Open Innovation at Procter & Gamble

Yesterday I received my copy of the Working Knowledge series from Harvard Business School. Larry Huston and Nabil Sakkab, both executives for P&G., wrote one of the articles, “P&G’s New Innovation Model.” The authors note that, by the year 2000, the challenge for P&G of growing organically by 4 to 6 percent each year meant the equivalent of building a $4+ billion business annually. They note that P&G was able to meet those top-line growth challenges in the past by building global research facilities and retaining the world’s best talent. Yet, the authors indicate that by the year 2000 P&G recognized it could not support the necessary growth using the “invent-it-ourselves” model, what I’ve previously termed self-oriented innovation. 

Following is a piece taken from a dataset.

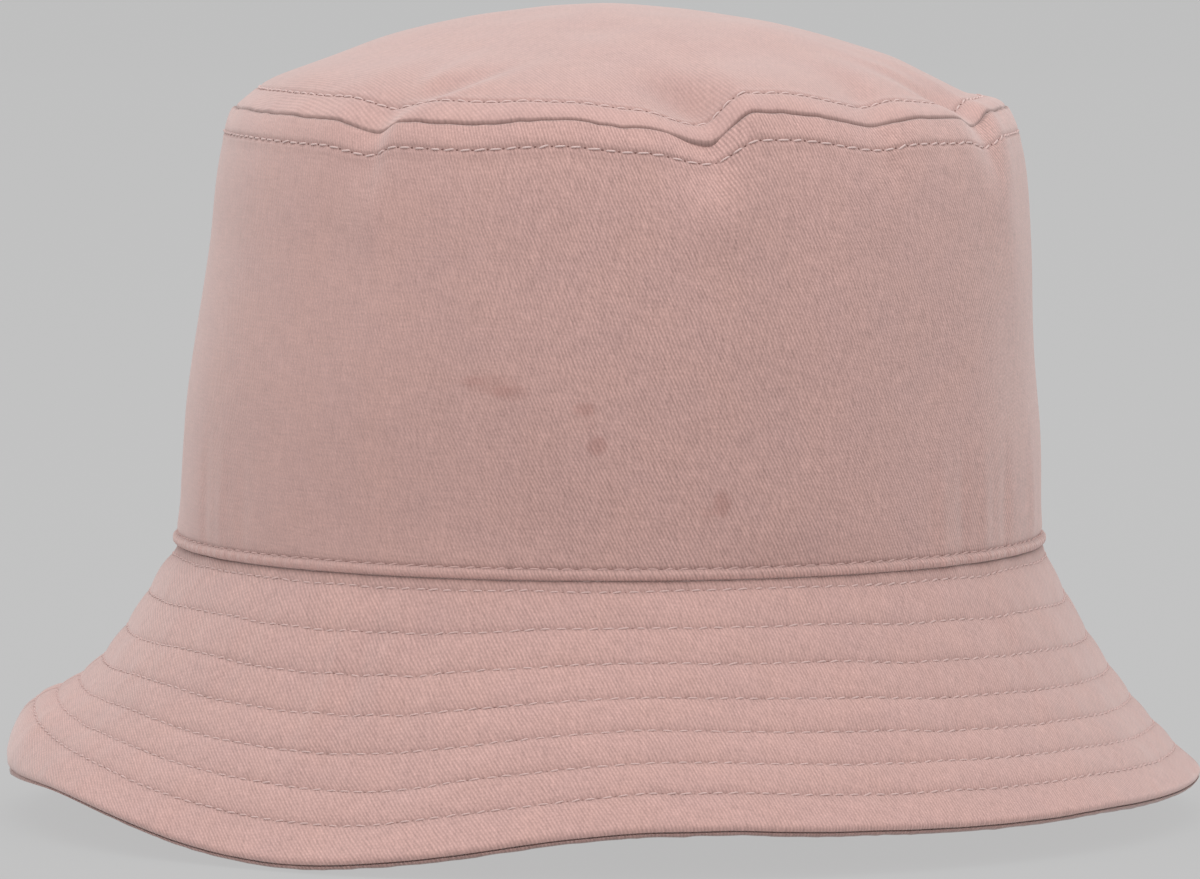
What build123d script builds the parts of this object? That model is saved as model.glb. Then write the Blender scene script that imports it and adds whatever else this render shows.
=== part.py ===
from build123d import *
import os
from math import pi, sqrt

import numpy as np

# A bucket hat: an oval tip, two side panels and a quilted brim of three layers,
# with a sweatband, seam tapes and labels inside. Millimetres. +Z is up, the front
# faces -Y, and the origin is on the surface that the hat stands on, under its middle.

# ---- driving dimensions ----
head_circumference = 580.0     # round the inside of the sweatband
head_ratio = 1.095             # depth of the head oval over its width

crown_height = 90.0            # base seam to tip seam
crown_taper = 6.4              # how much the side leans in, from base seam to tip seam
shoulder_turn = 3.6            # extra turn inwards just under the tip seam
shoulder_power = 9.0           # how suddenly that turn comes
crown_shift = 2.2              # the crown sits this far right of the middle of the brim
crown_lean = 2.2               # and its upper part slumps this much further
lean_start = 0.30              # share of the crown's height where the slump starts
lean_end = 0.75                # and where it is complete
tip_rise = 22.5                # height of the domed tip over the tip seam

brim_reach = 34.4              # how far the brim edge stands out past the base seam
brim_drop = 55.2               # base seam down to the lowest points of the brim edge
brim_hollow = 0.075            # how far the brim falls steeply first, share of its drop
brim_hollow_swing = 0.035      # more of that at the sides, less at the front and back
brim_curl = 8.0                # lift of the outer brim at the left side, rolled over at its edge
brim_curl_angle = 176.0        # where that lift is greatest
brim_curl_width = 24.0         # and how far round it spreads
brim_roll = 0.02               # how tight the rolled edge is there, smaller is tighter
curl_gain = 7.0                # brings the most of that lift to about 1
# The brim edge is not level: its height over the lowest points, at each angle
# (degrees, from the right side over the back).
edge_angles = (0.0, 38.0, 80.0, 125.0, 180.0, 202.0, 241.0, 276.0, 312.0)
edge_heights = (8.4, 0.0, 8.5, 0.0, 10.4, 11.0, 0.0, 9.5, 7.4)

cloth = 0.8                    # twill of the crown and of both brim cloths
interlining = 0.8              # stiffener between the brim cloths
band_cloth = 0.8               # sweatband
band_filling = 0.4             # interlining behind the sweatband
tape_cloth = 0.5               # seam tapes
label_cloth = 0.4              # woven labels
thread = 0.35                  # how far a stitch stands out of the cloth
ply_gap = 0.3                  # clearance between layers that lie on each other
seam_gap = 0.3                 # clearance between pieces that meet at a seam

band_height = 31.0             # sweatband, from the base seam up
tip_tape_height = 9.0
side_tape_width = 10.0
main_label_size = (44.0, 18.0)
care_label_size = (24.0, 28.0)
care_label_clear = 0.9         # between the hanging care label and the sweatband's edge

thread_width = 0.7
tip_row = 5.0                  # stitch rows each side of the tip seam
base_row = 2.2                 # stitch row above the base seam
brim_first_row = 2.2           # first brim row below the base seam
brim_row_pitch = 8.1
brim_row_count = 7

interlining_hem = 1.5          # the stiffener stops short of the brim's sewn edges
filling_inset = 1.0            # and the sweatband's filling short of its top edge
band_start = 0.95              # the sweatband starts this far above the base seam
tape_inset = 2.0               # tip seam tape, below the tip seam
side_tape_gap = 1.0            # side seam tapes, clear of the band and of the tip seam tape
main_label_raise = 1.0         # the main label sits this far above the band's middle

# ---- worked out from them ----
# Half-axes of the head oval, from the usual formula for an ellipse's length.
oval_factor = 3 * (1 + head_ratio) - sqrt((3 + head_ratio) * (1 + 3 * head_ratio))
head_half_width = head_circumference / (pi * oval_factor)
head_half_depth = head_half_width * head_ratio
# The layers inside the side panel, from its outer face inwards.
filling_at = cloth + ply_gap
band_at = filling_at + band_filling + ply_gap
band_inside = band_at + band_cloth
tape_at = cloth + ply_gap
half_width = head_half_width + band_inside
half_depth = head_half_depth + band_inside
# The layers of the brim, from its upper face down.
interlining_at = cloth + ply_gap
under_at = interlining_at + interlining + ply_gap
brim_length = sqrt(brim_reach**2 + (brim_drop - sum(edge_heights) / len(edge_heights)) ** 2)
tip_half_width = half_width - crown_taper - shoulder_turn
tip_half_depth = half_depth - crown_taper - shoulder_turn

FRONT = (180.0, 360.0)
BACK = (0.0, 180.0)
ALL_ROUND = (90.0, 450.0)      # from the centre back to the centre back


def ease(x):
    """Runs smoothly from 0 at x = 0 to 1 at x = 1, level at both ends."""
    x = np.clip(x, 0.0, 1.0)
    return x * x * (3.0 - 2.0 * x)


def edge_height(angle):
    """Height of the brim edge over its lowest points, easing from one named angle to the next."""
    at = np.append(edge_angles, edge_angles[0] + 360.0)
    height = np.append(edge_heights, edge_heights[0])
    angle = np.mod(angle, 360.0)
    i = np.clip(np.searchsorted(at, angle, side="right") - 1, 0, len(edge_angles) - 1)
    share = (angle - at[i]) / (at[i + 1] - at[i])
    return height[i] + (height[i + 1] - height[i]) * ease(share)


def side_face(angle, up):
    """The crown side's outer face: an oval that shrinks from the base seam (up = 0) to
    the tip seam (up = 1)."""
    inwards = crown_taper * up + shoulder_turn * np.maximum(up, 0.0) ** shoulder_power
    slump = crown_lean * ease((up - lean_start) / (lean_end - lean_start))
    turn = np.radians(angle)
    x = (half_width - inwards) * np.cos(turn) + crown_shift + slump
    y = (half_depth - inwards) * np.sin(turn)
    return np.stack([x, y, brim_drop + crown_height * up], axis=-1)


def brim_face(angle, out):
    """The brim's upper face: the base oval grows by the reach while it falls to the wavy edge (out = 1)."""
    turn = np.radians(angle)
    x = (half_width + brim_reach * out) * np.cos(turn) + crown_shift * (1.0 - out)
    y = (half_depth + brim_reach * out) * np.sin(turn)
    hollow = brim_hollow + brim_hollow_swing * np.cos(2 * turn)
    fall = (brim_drop - edge_height(angle)) * (out + hollow * np.sin(pi * out))
    beside = np.mod(angle - brim_curl_angle + 180.0, 360.0) - 180.0
    lift = brim_curl * np.exp(-((beside / brim_curl_width) ** 2)) * curl_shape(out)
    return np.stack([x, y, brim_drop - fall + lift], axis=-1)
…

The company lost half its market cap as its stock slid from $118 to $52 a share, and it became clear P&G could not sustain top-line growth. At that same time, the CEO of P&G, A.G. Lafley, made it the company’s official goal to acquire 50 percent of P&G’s innovations from outside sources, embracing open innovation. P&G created it’s connect and develop innovation model as a result. The strategy was to leverage all the outside talent the company could engage using the 7,500 researchers and support staff employed by P&G. Huston and Sakkab summarize the challenge as follows:

“As we studied outside sources of innovation, we estimated that for every P&G researcher there were 200 scientists or engineers elsewhere in the world who were just as good—a total of perhaps 1.5 million people whose talents we could potentially use. But tapping into the creative thinking of inventors and others on the outside would require massive operational changes. We needed to move the company’s attitude from resistance to innovations “not invented here” to enthusiasm for those “proudly found elsewhere.” And we needed to change how we defined, and perceived, our R&D organization—from 7,500 people inside to 7,500 plus 1.5 million outside, with a permeable boundary between them.”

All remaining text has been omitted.